Is play normal in the rear end from the drive shaft? This is concerning me, how could i prolong my diffs life to make it to September if there is excess play? theres about 10-25* (degree) rotation of the drive shaft until the wheels get it.

Also when under heavy acceleration she really likes to sit down and lose traction in 1st, 2nd and 3rd. good in a way but theres a bit of a bang/grind when it breaks loose... has anyone ever had that problem?


----------



## pat94XE-V6 (Dec 13, 2006)

Nobody can give me any advice? Well now that spring has rolled around maybe theres more z guys online.

Heres a list of some parts, plans and mods. 
Ive purchased a prothane total kit and have to do some surgury on the under body before i install the crossmember bushings. I installed a new rad, water pump, and timing belt. Ive also put a set of taylor 8mm wires with some nkg iridum plugs. Also... Short shifter, strut tower bar, viper alarm, 2 12" pionneer subs, 3000w pionneer amp, removed the a/c, and a deck controlled by the alarms remote. 

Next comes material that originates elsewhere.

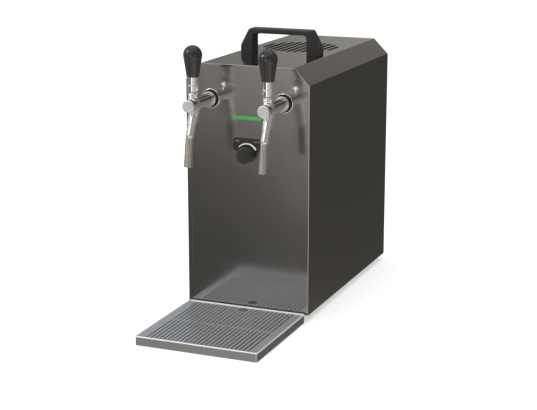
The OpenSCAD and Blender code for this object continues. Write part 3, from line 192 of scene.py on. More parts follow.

I would like to hear someones undercarrige repair story is theres one out there. Hopefully the knowlageable z guys can get back to me.


----------



## Spongerider (Nov 18, 2002)

When you jack the car up and rotate the rear tire how much play is there? As for the banging the the drive shaft U joint may need replacing. As for your parts and plans it sounds good!.


----------



## pat94XE-V6 (Dec 13, 2006)

thanks for the reply.. the u-joints are all tight but theres a bit of play in the rear subframe. i'm installing prothane bushings today and tomorrow so well see if that does it. As for the diff...... theres about 10-25* (degree) rotation of the drive shaft until the wheels get it. meaning if you turn the drive shaft by hand the wheels have to wait for some rotation to get any them selfs. have to go start the work.. will post a few pics tonight.. cheers!


----------